Added to those advantages, American colonists who engaged in trade did so with the absolute confidence that the Royal Navy secured the seas.
9
England’s eight hundred ships and 70,000 sailors provided as much safety from piracy as could be expected, and the powerful overall trading position of Britain created or expanded markets that under other conditions would be denied the American colonies. As was often the case, however, the privileges that were withheld and not those granted aroused the most passion. Colonists already had weakened imperial authority in their challenge to the Writs of Assistance during the French and Indian War. Designed to empower customs officials with additional search-and-seizure authority to counteract smuggling under the Molasses Act of 1733, the writs allowed an agent of the Crown to enter a house or board a ship to search for taxable, or smuggled, goods. Violations of the sanctity of English homes were disliked but tolerated until 1760, when the opportunity presented itself to contest the issue of any new writs. Led by James Otis, the counsel for the Boston merchants’ association, the writs were assailed as “against the Constitution” and void. Even after the writs themselves became dormant, colonial orators used them as a basis in English law to lay the groundwork for independence.

Only two years after Otis disputed the writs in Massachusetts, Virginia lawyer Patrick Henry won a stunning victory against the established Anglican Church and, in essence, managed to annul an act of the Privy Council related to tobacco taxes in Virginia. Henry and Otis, therefore, emerged as firebrands who successfully undercut the authority of the Crown in America.
10
Other voices were equally important: Benjamin Franklin, the sage of Philadelphia, had already argued that he saw “in the system of customs now being exacted in American by Act of Parliament, the seeds sown of a total disunion of the two countries.”
11

 

Mercantilism Reborn

The British government contributed to heightened tensions through arrogance and ineptness. George III, who had ascended to the throne in 1760 at the age of twenty-two, was the first of the German-born monarchs who could be considered truly English, although he remained elector of Hanover. Prone to periodic bouts of insanity that grew worse over time (ending his life as a prisoner inside the palace), George, at the time of the Revolution, was later viewed by Winston Churchill as “one of the most conscientious sovereigns who ever sat up on the English throne.”
12
But he possessed a Teutonic view of authority and exercised his power dogmatically at the very time that the American situation demanded flexibility. “It is with the utmost astonishment,” he wrote, “that I find any of my subjects capable of encouraging the rebellious disposition…in some of my colonies in America.”
13
Historians have thus described him as “too opinionated, ignorant, and narrow-minded for the requirements of statesmanship,” and as stubborn and “fundamentally ill-suited” for the role he played.
14

Worse, the prime minister to the king, George Grenville (who replaced William Pitt), was determined to bring the colonies in tow by enforcing the Navigation Acts so long ignored. Grenville’s land policies produced disaster. He reversed most of the laws and programs of his predecessor, Pitt, who had started to view land and its productivity as a central component of wealth.
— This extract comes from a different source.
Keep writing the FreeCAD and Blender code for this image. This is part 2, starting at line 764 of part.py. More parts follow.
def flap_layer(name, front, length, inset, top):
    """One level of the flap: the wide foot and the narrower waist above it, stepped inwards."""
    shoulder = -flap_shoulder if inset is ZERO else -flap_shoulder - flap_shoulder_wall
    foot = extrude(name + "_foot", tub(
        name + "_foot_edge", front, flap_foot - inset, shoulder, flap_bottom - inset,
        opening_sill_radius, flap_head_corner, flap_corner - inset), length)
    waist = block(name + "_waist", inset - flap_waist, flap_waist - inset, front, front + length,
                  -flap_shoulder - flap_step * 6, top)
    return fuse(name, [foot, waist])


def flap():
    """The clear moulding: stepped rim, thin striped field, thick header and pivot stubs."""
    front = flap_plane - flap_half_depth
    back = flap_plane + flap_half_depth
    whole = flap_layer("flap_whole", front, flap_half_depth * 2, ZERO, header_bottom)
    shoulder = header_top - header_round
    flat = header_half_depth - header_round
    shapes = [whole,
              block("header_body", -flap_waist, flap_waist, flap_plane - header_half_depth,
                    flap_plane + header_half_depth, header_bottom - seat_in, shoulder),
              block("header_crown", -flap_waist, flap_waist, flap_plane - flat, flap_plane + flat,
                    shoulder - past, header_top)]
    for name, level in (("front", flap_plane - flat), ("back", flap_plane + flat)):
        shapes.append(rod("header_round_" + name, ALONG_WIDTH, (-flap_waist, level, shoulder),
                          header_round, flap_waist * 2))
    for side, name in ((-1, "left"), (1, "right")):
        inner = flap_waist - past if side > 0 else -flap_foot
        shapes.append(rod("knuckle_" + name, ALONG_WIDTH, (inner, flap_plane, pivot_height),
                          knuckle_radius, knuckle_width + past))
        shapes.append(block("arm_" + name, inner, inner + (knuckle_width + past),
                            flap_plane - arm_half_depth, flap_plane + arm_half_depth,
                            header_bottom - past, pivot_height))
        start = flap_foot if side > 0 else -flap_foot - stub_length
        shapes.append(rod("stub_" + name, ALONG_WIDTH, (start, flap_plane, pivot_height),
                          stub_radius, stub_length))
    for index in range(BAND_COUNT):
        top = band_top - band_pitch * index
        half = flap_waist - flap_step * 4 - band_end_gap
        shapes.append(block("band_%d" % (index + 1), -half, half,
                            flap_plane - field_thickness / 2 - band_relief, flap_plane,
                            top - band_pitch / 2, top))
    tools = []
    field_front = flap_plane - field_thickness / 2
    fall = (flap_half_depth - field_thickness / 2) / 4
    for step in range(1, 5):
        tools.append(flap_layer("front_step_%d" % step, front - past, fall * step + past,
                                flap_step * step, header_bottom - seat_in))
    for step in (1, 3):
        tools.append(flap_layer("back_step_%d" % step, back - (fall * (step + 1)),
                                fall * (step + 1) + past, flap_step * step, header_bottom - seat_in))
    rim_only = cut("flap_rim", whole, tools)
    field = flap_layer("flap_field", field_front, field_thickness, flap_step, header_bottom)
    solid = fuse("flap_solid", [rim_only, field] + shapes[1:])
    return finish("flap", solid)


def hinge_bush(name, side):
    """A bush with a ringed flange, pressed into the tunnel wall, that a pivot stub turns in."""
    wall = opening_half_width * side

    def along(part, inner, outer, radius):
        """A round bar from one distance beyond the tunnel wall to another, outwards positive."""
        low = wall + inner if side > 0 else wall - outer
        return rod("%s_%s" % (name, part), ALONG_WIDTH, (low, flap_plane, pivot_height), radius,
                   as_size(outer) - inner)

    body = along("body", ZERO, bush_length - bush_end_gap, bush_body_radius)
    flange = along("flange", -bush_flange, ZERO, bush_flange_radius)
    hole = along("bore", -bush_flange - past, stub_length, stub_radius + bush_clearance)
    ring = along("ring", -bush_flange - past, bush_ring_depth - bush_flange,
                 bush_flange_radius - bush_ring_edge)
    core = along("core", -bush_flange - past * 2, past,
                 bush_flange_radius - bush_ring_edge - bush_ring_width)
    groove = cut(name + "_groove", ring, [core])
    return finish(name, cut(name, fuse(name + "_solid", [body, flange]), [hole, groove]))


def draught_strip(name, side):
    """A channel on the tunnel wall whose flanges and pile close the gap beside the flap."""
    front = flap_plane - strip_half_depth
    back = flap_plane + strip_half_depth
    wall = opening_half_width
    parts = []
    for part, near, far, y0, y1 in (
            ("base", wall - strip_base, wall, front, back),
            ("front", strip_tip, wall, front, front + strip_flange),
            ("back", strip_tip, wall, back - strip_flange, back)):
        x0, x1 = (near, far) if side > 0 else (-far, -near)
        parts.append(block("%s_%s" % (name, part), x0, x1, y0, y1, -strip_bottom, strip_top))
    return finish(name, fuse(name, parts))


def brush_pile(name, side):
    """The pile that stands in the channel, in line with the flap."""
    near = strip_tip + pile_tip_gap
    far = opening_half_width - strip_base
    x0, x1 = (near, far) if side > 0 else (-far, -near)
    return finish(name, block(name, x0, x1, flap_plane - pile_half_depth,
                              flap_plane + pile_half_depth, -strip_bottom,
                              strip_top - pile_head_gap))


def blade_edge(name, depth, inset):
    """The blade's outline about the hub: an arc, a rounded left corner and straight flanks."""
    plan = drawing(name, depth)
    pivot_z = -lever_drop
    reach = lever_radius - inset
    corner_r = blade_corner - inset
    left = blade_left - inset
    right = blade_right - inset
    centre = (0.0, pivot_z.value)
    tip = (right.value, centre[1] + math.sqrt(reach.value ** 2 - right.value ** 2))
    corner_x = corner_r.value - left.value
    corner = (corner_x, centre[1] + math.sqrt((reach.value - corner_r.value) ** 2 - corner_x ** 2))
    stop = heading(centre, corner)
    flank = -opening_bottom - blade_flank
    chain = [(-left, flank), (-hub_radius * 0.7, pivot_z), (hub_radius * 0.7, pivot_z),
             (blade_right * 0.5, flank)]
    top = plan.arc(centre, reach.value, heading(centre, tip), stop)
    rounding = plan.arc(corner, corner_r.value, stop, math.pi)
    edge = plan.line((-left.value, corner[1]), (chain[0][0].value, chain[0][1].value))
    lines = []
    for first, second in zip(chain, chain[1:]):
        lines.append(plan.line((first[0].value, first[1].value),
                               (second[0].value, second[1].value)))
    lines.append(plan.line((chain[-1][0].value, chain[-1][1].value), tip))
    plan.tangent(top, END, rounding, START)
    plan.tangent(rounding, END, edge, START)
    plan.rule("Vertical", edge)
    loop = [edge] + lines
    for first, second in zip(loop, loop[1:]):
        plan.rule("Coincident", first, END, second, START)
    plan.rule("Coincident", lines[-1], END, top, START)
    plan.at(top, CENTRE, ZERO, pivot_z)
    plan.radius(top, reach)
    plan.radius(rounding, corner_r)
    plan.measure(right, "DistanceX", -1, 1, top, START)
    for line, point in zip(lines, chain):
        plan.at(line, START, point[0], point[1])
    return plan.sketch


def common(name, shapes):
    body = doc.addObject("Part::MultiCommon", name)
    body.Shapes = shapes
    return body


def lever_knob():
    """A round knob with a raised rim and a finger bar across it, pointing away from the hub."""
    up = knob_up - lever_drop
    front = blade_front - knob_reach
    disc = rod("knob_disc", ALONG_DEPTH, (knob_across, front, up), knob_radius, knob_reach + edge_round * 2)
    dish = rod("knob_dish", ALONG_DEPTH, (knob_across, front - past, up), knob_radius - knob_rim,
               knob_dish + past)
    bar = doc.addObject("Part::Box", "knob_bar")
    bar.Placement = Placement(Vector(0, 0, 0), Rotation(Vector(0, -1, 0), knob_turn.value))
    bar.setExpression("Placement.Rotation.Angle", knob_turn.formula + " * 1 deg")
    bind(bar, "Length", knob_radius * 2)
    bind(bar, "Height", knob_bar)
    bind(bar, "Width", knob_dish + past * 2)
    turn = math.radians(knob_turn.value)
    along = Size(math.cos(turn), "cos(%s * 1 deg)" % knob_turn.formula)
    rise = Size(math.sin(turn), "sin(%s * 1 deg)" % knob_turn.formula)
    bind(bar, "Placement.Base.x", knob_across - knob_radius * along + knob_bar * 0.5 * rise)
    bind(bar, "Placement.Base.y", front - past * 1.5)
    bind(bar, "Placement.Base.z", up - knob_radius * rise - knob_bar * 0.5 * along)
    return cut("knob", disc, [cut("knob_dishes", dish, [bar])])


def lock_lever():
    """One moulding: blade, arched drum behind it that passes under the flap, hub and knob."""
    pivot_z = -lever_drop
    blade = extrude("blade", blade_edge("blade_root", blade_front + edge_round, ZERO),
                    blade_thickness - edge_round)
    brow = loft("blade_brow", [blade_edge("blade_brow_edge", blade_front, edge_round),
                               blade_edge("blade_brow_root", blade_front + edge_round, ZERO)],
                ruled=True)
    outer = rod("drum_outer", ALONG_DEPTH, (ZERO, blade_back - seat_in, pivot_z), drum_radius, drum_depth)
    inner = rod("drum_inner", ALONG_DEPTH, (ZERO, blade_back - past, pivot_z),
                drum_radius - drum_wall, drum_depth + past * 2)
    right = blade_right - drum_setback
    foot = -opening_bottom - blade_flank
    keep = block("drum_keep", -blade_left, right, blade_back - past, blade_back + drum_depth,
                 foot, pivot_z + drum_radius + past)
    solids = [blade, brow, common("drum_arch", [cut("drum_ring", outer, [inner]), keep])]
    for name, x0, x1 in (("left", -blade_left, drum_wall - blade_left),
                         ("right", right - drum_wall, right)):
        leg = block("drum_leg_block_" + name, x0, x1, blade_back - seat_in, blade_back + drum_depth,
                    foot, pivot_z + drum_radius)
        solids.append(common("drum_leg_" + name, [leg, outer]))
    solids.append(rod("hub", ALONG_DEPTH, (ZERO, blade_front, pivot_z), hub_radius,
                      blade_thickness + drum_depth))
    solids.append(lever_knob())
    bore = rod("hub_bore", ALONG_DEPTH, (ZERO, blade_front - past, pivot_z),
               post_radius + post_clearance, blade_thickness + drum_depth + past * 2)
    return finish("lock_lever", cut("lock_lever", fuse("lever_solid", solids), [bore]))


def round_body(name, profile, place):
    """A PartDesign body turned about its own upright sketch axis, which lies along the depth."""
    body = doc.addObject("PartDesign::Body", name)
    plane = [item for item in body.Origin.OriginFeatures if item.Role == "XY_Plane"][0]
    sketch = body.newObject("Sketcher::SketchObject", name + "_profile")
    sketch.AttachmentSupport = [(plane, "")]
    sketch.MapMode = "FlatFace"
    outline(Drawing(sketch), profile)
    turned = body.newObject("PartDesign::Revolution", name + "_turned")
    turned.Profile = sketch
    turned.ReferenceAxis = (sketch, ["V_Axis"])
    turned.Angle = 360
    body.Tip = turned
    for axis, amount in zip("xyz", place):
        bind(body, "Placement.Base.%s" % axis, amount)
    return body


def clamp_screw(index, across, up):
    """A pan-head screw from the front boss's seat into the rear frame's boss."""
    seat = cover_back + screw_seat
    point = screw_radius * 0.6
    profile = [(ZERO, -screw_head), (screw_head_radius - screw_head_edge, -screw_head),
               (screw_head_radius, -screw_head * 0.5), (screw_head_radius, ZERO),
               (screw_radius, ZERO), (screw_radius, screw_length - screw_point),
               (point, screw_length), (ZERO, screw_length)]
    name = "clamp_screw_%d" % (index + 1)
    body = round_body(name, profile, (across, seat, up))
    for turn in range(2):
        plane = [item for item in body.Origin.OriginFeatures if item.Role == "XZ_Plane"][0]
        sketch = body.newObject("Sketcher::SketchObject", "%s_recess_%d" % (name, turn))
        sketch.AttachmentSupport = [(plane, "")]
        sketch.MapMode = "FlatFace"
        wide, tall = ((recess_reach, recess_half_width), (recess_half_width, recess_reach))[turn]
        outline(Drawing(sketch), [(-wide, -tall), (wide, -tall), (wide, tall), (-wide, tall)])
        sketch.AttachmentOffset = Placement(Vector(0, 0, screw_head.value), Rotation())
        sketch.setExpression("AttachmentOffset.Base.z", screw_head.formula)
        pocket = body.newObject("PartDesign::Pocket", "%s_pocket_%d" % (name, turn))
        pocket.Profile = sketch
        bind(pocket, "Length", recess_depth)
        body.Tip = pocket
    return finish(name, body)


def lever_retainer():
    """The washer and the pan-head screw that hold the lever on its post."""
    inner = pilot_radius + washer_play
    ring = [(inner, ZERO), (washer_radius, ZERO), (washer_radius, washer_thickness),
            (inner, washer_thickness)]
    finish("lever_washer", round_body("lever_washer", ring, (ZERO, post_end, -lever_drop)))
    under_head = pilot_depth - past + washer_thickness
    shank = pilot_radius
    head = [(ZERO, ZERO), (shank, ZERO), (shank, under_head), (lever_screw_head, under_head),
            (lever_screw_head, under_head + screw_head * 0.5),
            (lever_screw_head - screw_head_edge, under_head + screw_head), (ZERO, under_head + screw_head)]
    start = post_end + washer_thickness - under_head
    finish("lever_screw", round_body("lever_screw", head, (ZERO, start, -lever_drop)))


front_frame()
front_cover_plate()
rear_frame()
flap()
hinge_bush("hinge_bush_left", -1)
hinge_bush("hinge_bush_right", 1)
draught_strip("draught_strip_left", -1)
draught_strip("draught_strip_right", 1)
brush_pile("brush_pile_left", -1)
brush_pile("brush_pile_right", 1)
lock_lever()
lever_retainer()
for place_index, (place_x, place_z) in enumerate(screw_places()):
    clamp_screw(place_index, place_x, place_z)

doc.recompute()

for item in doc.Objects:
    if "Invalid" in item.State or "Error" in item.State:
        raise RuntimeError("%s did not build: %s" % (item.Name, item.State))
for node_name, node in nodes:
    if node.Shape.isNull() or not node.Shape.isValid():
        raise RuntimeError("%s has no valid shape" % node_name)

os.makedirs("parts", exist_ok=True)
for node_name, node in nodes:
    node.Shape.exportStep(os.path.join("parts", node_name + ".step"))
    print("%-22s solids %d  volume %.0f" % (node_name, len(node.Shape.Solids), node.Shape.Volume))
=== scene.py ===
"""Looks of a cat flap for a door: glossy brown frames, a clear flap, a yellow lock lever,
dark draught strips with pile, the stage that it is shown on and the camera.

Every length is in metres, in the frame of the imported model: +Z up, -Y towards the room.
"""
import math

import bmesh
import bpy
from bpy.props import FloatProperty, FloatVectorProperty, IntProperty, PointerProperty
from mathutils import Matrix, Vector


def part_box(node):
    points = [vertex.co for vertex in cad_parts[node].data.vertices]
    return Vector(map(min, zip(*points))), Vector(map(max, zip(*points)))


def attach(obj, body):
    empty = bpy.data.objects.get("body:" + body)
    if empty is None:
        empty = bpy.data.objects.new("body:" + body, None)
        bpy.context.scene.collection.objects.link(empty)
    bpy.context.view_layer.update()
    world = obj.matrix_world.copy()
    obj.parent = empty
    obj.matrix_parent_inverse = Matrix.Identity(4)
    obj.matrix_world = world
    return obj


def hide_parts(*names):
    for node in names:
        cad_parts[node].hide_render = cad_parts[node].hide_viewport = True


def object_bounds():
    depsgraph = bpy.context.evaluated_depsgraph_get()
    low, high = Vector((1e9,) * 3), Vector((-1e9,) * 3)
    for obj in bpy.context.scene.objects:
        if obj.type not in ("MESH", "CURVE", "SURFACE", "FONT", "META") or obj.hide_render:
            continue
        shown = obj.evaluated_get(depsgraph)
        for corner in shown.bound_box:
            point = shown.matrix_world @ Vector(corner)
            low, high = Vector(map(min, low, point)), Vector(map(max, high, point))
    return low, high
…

To that end, Pitt had ignored many of the provisions of the Navigation Acts in hopes of uniting the colonies with England in spirit. He gave the authority to recruit troops to the colonial assemblies and promised to reimburse American merchants and farmers for wartime supplies taken by the military, winning himself popular acclaim in the colonies. Grenville, on the other hand, never met a tax he didn’t like, and in rigid input-output analysis concluded (probably with some accuracy) that the colonists were undertaxed and lightly burdened with the costs of their own defense. One of his first test cases, the Sugar Act of 1764, revived the strictures of the Molasses Act against which the Boston merchants had chafed, although it lowered actual rates. This characterized Grenville’s strategy—to offer a carrot of lower rates while brandishing the stick of tighter enforcement.
15
The plan revealed another flaw of the British colonial process, namely allowing incompetents to staff the various administrative posts so that the colonials had
decades
of nonenforcement as their measuring rod. (Franklin compared these posts to the modern equivalent of minimum wage jobs.)
16

Despite lower rates, opposition arose over the new enforcement mechanisms, including the referral of all smuggling cases to admiralty courts that had judges instead of juries, which normally handled such cases. Any colonial smuggler knew that the outcome of such a trial was less often in his favor, and complaints arose that the likelihood of real prosecution and conviction was higher under the new law. A second law, the Currency Act of 1764, prohibited the colonies from issuing paper money. When combined with the taxes of the Sugar Act, colonists anticipated that the Currency Act would drain the already scarce metallic money (specie, or gold and silver coins) from America, rendering merchants helpless to counteract inflation that always followed higher taxes.